Clean Air Council


Interview with Senior Litigation Attorney, Alex Bomstein

Alex Bomstein, Esq. Senior Litigation Attorney

Interview with Alex Bomstein, Esq., Senior Litigation Attorney

  1. Where are you from and what’s your background?

I was born and spent the first year of my life in Philly, and then grew up just north of the city in Cheltenham Township. Philly’s my home, and I was excited to move back right after graduating law school

  1. How long have you been with the Council?

 It’ll be seven years in January!

  1. What’s your expertise you bring to the Council? How do you use it to fight for a cleaner environment?

I’ve been playing some role in the work to defend the earth for most of my life, though I’m much more effective at it now than when I was planting trees in the high school courtyard. I earned my litigation chops doing commercial litigation at a big firm, but joining the Council and jumping into environmental law required climbing up a steep learning curve. Now, my job entails managing cases and filing briefs but also a lot more than that. I talk with our partners on the front lines about how the law affects them. I coordinate with our peer groups in our campaigns. I urge agencies to regulate better. I communicate to the public the importance of this work and try to render legalese in plain English. The Council is a small shop and we need to do a lot!

  1. What’s kept you motivated and invested all these years in environmental legal fights (esp. when legal battles are long-term, intensive, and emotionally draining)?

The hardest thing in public interest environmental law is staying in the game though the deck is stacked against you every time. I have had losses that absolutely drained the life out of me and made me question my career choices. A loss in this field means the loss of life–wildlife and human life–and the loss of irreplaceable places. But the bigger losses are those we are guaranteed to experience if we never try at all. Because I love life in all its forms, I can’t give up. In the last two weeks as I write this, we’ve just won an incredible string of victories that were years in the making. We just have to power through the bad times to make it to the good ones.  

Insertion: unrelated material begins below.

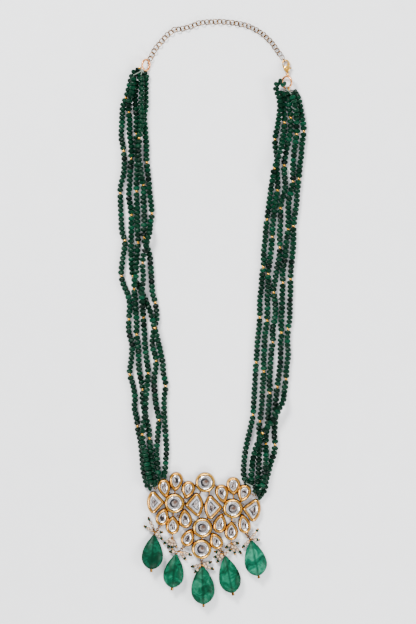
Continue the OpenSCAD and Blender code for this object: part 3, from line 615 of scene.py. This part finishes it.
def smooth_path(points, step=0.4):
    """A smooth curve through the points, as points about a step apart."""
    path = []
    ends = [points[0]] + points + [points[-1]]
    for i in range(len(points) - 1):
        a, b, c, d = ends[i:i + 4]
        n = max(2, round((c - b).length / step))
        for k in range(n):
            t = k / n
            path.append(0.5 * (
                2 * b + (c - a) * t + (2 * a - 5 * b + 4 * c - d) * t * t
                + (3 * b - a - 3 * c + d) * t ** 3
            ))
    return path + [points[-1]]


class Way:
    """A path measured along its length."""

    # Half of the stretch of the path that a direction is taken over
    REACH = 0.8

    def __init__(self, path):
        self.path = path
        self.run = [0.0]
        for a, b in zip(path, path[1:]):
            self.run.append(self.run[-1] + (b - a).length)
        self.length = self.run[-1]

    def at(self, s):
        """The place this far along the path."""
        s = min(max(s, 0.0), self.length)
        lo, hi = 0, len(self.run) - 1
        while hi - lo > 1:
            mid = (lo + hi) // 2
            if self.run[mid] <= s:
                lo = mid
            else:
                hi = mid
        t = (s - self.run[lo]) / max(self.run[hi] - self.run[lo], 1e-9)
        return self.path[lo].lerp(self.path[hi], t)

    def direction(self, s):
        """The path's unit direction this far along it."""
        return (self.at(s + self.REACH) - self.at(s - self.REACH)).normalized()

    def nearest(self, x, y):
        """How far along the path its point nearest to x and y is."""
        i = min(range(len(self.path)),
                key=lambda k: (self.path[k].x - x) ** 2 + (self.path[k].y - y) ** 2)
        return self.run[i]


def string_way(route):
    """The middle of a string, which lies on the floor where it isn't lifted."""
    return Way(smooth_path([Vector((*p[:2], STRING_R + sum(p[2:]))) for p in route]))


def bead_runs(way, spacers):
    """Start and end of each run of beads between the gold spacers."""
    marks = sorted(way.nearest(*ground(*p)) for p in spacers)
    edges = [0.0] + marks + [way.length]
    runs = []
    for i in range(len(edges) - 1):
        start = edges[i] + (SPACER_L / 2 if i else END_GAP)
        end = edges[i + 1] - (SPACER_L / 2 if i < len(edges) - 2 else END_GAP)
        runs.append((start, end))
    return runs, marks


def make_string(side, number, route, spacers):
    """Beads, gold spacers and the thread of one string."""
    way = string_way(route)
    runs, marks = bead_runs(way, spacers)
    beads = Build()
    for start, end in runs:
        count = max(1, round((end - start) / BEAD_PITCH))
        pitch = (end - start) / count
        for i in range(count):
            s = start + (i + 0.5) * pitch
            radius = STRING_R * rng.uniform(*BEAD_WIDER)
            shade = rng.choices(range(len(BEADS)), BEAD_WEIGHTS)[0]
            lean = Vector((rng.gauss(0, BEAD_LEAN), rng.gauss(0, BEAD_LEAN),
                           rng.gauss(0, BEAD_LEAN_UP)))
            bead(beads, way.at(s), way.direction(s) + lean,
                 rondelle(radius, pitch - BEAD_GAP), BEAD_SIDES, rng.uniform(0, 1), shade,
                 BEAD_TALL)
    name = f"{side}_{number}"
    ob = beads.piece(f"beads_{name}", BEADS, "green_beads", FACET_ANGLE)
    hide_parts(f"string_{name}")
    extras = Build()
    tube(extras, way.path[::4] + [way.path[-1]], THREAD_R, 5, 1)
    h = SPACER_L / 2
    spacer = mirrored([(h * 0.25, SPACER_R), (h * 0.75, 0.86), (h, 0.5)])
    for s in marks:
        bead(extras, way.at(s), way.direction(s), spacer, 12)
    extras.piece(f"spacers_{name}", [SPACER_GOLD, THREAD], "clasp_gold")


for i, (route, spacers) in enumerate(zip(LEFT_ROUTES, LEFT_SPACERS)):
    make_string("left", i + 1, route, spacers)
for i, (route, spacers) in enumerate(zip(RIGHT_ROUTES, RIGHT_SPACERS)):
    make_string("right", i + 1, route, spacers)


# Beads past the strings' ends, where the threads gather: the knot as a pixel of the photograph,
# then each bead as a pixel and a height in millimetres

END_BEADS = {
    (155.5, 487.7): [
        (160, 475.9, 2.4), (157.6, 479, 2.6), (154.4, 477.2, 3.4), (154.9, 481, 2.9),
        (151.5, 483.8, 3.4), (154.4, 484.6, 3.2), (150, 487.6, 1.8), (164.3, 476, 1.8),
    ],
    (254.3, 494.5): [
        (246.8, 481.9, 1.8), (251.4, 482.7, 1.8), (254.8, 487, 2.2), (255.2, 491, 2.6),
        (259.6, 489.6, 2.6), (261.3, 487, 3.4), (258.1, 493.6, 3.2), (260.1, 497, 1.8),
        (262.6, 493.8, 1.8), (257.6, 490.2, 4),
    ],
    (143, 68): [(137.6, 70.6, 2.4), (141.2, 72.2, 3), (144.9, 73.4, 2.4), (139.4, 75, 3.4),
                (143, 76.9, 3.2), (146.6, 77, 1.9), (136.9, 74.4, 1.9), (139.8, 78.8, 2.6)],
    (289.4, 88): [(281.6, 93.2, 2), (285, 94.6, 2.8), (288.4, 93.6, 3.2), (291.6, 94.2, 3),
                  (294.6, 92, 2.2), (288, 97.8, 2), (291.6, 98, 2), (297, 95.6, 1.9)],
}
END_BEAD_R = 1.14 * STRING_R
END_BEAD_L = 2.5


def make_end_beads():
    """The crowded beads, each strung toward its knot."""
    beads = Build()
    profile = rondelle(END_BEAD_R, END_BEAD_L)
    for knot, places in END_BEADS.items():
        for px, py, z in places:
            at = Vector((*ground(px, py), z))
            way = Vector((*ground(*knot), z)) - at + Vector((0.01, rng.uniform(-2, 2), 0))
            bead(beads, at, way, profile, BEAD_SIDES, rng.uniform(0, 1), rng.randrange(4),
                 BEAD_TALL)
    beads.piece("end_beads", BEADS, "green_beads", FACET_ANGLE)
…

  1. What’s the biggest challenge to winning legal victories for the environment? 

It’s that stacked deck I mentioned! We are fighting against the deeply ingrained assumption people have that if a big corporation with a lot of employees is making money on some business venture, it’s probably more or less fine, or at most needs some polishing around the edges. But we are in the midst of, and causing, the greatest climatic and ecological crisis humanity has seen. For judges to continue casually ignoring the environmental protection laws in favor of the laissez-faire status quo just doesn’t cut it anymore. 

  1. What’s the most promising change(s) you’ve seen in court recently that shifts the environmental movements progress forward?

In the last few years, the Pennsylvania Supreme Court has started to take the Environmental Rights Amendment to the Pennsylvania Constitution seriously; that is, it has started to issue rulings interpreting the guarantees to clean air and pure water and to the preservation of our natural resources to mean just what they say rather than interpreting them to mean nothing. That may sound very basic and obvious, but it’s actually a huge shift. If every court and agency and forum simply interpreted our environmental laws the same way–as what they plainly say, rather than as nothing–it would be nothing short of revolutionary. 

  1. What legal battles would you be thrilled to win? Why?

We have many plans, but the Council is my client and as a lawyer I need to keep its secrets!